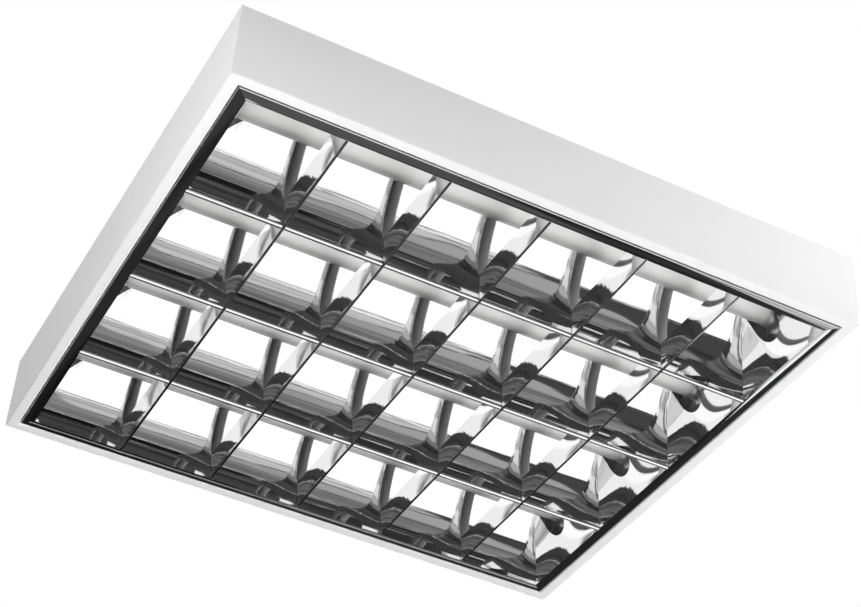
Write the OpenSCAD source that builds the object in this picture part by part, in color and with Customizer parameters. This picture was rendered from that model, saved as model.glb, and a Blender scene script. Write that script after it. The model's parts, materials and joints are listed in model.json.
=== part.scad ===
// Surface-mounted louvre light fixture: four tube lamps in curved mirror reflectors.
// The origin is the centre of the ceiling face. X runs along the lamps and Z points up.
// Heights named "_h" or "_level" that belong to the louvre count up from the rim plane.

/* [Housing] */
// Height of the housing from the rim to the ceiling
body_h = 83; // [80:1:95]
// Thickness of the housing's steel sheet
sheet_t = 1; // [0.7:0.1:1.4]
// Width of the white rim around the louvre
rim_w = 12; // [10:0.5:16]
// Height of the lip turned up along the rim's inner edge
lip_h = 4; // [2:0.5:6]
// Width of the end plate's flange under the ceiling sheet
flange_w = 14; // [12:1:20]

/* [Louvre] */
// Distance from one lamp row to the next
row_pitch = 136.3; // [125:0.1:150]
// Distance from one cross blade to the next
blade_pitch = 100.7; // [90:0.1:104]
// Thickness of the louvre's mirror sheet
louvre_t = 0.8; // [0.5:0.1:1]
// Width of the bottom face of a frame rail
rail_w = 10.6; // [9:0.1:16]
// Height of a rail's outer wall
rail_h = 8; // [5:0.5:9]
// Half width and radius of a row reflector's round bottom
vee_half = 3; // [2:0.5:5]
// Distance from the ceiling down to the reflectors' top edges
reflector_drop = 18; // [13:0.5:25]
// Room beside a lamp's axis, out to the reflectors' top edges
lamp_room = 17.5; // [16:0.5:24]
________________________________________
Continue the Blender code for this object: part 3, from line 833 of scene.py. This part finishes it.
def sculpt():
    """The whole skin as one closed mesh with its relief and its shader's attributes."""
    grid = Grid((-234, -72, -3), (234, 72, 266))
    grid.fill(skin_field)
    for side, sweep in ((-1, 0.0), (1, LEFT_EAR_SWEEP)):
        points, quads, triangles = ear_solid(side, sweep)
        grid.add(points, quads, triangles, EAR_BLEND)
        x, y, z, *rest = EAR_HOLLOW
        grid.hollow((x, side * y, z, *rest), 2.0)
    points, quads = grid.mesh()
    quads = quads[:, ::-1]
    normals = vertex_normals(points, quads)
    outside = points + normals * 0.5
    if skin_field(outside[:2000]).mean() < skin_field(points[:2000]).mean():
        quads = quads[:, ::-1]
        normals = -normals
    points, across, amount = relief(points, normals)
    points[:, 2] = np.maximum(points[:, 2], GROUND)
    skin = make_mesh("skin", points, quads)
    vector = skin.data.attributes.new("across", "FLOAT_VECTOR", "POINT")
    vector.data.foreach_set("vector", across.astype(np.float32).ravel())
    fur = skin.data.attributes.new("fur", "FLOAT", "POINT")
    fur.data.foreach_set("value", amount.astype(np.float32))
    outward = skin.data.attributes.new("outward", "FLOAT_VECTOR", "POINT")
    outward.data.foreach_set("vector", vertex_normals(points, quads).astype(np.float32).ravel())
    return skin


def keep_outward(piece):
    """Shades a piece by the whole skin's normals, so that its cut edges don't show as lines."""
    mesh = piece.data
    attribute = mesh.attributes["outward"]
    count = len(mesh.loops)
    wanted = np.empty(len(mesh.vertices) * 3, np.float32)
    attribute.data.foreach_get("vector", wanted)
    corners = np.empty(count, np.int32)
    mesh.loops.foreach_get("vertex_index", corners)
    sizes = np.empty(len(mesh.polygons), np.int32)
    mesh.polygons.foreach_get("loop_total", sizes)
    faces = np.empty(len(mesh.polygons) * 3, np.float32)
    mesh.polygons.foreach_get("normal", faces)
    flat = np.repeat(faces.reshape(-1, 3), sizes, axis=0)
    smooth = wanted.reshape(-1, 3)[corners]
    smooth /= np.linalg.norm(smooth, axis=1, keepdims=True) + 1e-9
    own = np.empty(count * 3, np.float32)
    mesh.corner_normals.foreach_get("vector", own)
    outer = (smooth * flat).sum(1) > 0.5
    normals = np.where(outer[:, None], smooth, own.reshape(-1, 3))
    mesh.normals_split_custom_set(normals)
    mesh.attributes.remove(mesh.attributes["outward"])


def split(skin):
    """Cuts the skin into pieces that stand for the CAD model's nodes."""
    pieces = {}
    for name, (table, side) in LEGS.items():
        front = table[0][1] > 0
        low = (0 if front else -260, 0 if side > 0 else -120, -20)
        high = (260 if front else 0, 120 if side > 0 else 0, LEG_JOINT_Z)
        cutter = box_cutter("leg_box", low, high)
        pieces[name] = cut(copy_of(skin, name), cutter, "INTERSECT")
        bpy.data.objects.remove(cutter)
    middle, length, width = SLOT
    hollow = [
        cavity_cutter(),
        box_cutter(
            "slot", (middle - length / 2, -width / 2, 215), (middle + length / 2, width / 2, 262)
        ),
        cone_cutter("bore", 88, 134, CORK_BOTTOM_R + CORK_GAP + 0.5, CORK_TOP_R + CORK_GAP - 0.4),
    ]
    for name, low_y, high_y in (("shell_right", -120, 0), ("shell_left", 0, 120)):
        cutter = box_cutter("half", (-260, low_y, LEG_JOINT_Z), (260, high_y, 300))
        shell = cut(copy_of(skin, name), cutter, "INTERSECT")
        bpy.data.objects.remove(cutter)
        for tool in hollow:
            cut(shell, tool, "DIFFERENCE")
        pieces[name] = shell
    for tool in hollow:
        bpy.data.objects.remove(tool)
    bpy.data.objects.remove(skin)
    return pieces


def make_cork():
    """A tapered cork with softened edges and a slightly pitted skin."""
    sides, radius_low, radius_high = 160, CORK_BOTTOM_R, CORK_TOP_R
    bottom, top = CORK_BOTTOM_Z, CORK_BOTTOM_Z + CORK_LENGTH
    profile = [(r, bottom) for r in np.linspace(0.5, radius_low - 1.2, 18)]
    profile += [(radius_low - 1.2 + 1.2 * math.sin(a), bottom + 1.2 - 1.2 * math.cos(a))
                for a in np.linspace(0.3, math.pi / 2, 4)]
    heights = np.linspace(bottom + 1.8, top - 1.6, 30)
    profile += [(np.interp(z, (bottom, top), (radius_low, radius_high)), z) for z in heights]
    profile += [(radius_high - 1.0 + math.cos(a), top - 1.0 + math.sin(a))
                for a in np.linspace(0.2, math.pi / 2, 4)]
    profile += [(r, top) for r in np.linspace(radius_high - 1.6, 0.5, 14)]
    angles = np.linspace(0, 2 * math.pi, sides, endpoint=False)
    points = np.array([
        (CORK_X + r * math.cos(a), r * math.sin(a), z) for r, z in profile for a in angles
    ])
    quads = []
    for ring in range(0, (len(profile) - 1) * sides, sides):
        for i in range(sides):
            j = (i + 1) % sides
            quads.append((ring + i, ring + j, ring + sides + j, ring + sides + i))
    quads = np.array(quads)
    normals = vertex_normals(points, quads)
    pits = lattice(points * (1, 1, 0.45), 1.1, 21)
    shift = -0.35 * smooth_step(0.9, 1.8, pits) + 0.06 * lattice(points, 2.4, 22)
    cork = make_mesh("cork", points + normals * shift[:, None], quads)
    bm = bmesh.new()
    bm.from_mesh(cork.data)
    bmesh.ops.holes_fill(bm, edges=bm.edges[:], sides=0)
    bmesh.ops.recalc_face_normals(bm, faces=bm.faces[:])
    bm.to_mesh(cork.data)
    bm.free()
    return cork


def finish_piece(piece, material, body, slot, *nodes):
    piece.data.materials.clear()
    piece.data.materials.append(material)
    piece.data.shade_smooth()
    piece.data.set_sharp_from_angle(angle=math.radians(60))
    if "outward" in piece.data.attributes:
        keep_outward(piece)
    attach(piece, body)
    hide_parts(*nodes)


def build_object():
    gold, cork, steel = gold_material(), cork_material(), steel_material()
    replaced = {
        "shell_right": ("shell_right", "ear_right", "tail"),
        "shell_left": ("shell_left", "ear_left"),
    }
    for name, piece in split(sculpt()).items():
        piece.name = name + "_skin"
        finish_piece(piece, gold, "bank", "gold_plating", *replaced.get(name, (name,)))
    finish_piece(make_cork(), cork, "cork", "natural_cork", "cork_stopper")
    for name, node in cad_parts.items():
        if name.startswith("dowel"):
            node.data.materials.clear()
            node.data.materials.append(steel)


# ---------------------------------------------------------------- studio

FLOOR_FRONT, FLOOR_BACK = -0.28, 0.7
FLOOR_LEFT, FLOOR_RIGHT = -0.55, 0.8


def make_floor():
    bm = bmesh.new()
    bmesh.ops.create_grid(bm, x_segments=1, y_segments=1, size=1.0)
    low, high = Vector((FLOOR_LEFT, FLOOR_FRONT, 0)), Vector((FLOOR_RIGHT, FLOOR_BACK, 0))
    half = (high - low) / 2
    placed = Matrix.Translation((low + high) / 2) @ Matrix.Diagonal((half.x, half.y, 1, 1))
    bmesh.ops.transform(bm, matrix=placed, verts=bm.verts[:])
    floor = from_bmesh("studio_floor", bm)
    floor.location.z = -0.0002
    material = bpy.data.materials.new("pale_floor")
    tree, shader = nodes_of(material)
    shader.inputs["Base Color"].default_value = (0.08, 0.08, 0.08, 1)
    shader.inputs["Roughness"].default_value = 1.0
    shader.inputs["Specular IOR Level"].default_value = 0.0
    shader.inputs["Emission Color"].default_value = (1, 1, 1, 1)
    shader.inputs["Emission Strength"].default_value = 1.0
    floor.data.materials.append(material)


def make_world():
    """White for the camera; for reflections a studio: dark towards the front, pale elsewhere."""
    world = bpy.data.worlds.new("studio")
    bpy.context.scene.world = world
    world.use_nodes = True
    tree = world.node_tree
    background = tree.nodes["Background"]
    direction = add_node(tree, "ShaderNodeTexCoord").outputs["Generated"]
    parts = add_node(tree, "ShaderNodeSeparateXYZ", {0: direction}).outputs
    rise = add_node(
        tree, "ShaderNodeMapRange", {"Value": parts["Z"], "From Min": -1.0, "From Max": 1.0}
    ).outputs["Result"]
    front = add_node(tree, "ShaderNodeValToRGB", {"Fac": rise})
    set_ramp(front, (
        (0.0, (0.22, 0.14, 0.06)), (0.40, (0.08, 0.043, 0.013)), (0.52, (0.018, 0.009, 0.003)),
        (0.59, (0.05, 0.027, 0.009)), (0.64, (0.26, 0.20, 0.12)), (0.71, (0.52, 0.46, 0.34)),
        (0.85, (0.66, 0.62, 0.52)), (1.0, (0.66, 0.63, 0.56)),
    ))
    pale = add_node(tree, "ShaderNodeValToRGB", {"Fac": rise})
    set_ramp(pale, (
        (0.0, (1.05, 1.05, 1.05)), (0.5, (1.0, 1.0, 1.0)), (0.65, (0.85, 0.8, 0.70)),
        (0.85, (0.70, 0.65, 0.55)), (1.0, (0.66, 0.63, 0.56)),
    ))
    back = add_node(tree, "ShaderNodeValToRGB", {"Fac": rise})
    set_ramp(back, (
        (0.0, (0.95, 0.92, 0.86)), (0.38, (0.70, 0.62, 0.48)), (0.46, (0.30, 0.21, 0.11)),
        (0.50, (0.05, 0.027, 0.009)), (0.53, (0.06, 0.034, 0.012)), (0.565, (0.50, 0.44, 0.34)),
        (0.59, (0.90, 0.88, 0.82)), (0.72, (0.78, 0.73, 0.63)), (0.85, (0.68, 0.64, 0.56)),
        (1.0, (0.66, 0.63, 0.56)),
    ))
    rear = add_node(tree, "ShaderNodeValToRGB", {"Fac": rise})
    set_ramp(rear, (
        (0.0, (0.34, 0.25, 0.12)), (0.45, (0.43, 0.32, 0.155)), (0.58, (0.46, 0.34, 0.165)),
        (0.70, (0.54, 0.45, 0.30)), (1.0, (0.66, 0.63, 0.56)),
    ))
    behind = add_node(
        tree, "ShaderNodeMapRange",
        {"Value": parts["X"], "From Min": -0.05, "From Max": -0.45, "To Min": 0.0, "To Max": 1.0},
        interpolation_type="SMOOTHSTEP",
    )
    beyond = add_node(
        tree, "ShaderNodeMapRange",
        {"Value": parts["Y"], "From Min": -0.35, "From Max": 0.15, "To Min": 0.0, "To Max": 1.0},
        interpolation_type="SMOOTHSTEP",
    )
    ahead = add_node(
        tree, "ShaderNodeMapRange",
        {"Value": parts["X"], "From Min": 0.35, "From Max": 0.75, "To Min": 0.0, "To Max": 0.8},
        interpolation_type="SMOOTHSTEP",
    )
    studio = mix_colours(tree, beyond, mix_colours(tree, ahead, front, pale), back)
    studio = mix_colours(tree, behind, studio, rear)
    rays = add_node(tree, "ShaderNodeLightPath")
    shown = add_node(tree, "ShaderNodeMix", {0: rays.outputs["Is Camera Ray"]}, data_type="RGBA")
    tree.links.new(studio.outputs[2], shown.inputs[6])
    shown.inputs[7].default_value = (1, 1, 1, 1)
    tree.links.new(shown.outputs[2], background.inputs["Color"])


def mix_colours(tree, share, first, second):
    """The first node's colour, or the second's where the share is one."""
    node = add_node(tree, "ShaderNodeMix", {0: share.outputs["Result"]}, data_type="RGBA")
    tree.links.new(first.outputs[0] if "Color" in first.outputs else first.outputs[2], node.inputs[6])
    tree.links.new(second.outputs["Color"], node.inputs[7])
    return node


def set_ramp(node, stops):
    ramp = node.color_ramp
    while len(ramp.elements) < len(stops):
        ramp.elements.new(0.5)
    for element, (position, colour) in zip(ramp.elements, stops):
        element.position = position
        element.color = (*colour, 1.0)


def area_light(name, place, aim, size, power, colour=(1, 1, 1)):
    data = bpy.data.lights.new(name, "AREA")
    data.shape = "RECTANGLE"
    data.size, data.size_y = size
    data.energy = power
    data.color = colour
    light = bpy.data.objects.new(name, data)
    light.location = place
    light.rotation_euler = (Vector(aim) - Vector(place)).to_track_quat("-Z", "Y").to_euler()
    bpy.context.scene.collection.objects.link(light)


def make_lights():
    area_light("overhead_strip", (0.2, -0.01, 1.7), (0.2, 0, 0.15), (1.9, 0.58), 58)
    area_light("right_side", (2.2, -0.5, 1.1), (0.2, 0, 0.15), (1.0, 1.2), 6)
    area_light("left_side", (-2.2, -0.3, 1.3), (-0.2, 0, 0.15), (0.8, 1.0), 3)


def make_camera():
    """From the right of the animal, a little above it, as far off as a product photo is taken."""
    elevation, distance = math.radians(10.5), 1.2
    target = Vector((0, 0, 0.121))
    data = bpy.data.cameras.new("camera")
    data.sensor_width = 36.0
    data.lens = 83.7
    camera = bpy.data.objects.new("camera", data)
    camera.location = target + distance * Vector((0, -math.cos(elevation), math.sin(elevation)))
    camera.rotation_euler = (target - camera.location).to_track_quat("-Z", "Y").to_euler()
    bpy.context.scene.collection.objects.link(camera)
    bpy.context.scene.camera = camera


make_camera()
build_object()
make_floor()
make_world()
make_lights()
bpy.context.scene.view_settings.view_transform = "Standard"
________________________________________
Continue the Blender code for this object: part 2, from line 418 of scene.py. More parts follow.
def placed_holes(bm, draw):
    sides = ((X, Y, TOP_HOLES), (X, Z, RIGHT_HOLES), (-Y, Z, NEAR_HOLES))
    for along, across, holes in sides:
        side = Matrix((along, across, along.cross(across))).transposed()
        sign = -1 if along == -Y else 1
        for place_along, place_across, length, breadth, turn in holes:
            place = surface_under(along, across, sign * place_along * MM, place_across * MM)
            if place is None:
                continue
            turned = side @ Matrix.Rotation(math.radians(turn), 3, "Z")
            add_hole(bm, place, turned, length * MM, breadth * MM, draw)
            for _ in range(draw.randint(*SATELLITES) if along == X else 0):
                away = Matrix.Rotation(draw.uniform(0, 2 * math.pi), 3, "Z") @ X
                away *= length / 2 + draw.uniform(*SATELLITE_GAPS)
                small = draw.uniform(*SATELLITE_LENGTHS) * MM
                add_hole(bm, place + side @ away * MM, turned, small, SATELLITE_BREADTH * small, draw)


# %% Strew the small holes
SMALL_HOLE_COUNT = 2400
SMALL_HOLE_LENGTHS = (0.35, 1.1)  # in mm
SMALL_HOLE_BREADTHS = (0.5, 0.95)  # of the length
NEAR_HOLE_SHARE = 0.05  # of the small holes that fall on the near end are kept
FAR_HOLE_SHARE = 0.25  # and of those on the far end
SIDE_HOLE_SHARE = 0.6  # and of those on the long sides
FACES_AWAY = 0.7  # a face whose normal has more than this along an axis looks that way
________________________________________
### Set problem
Where a line holds "code", copy that line.

### Response to the task
Continue the Blender code for this object: part 3, from line 833 of scene.py. This part finishes it.
Continue the Blender code for this object: part 2, from line 418 of scene.py. More parts follow.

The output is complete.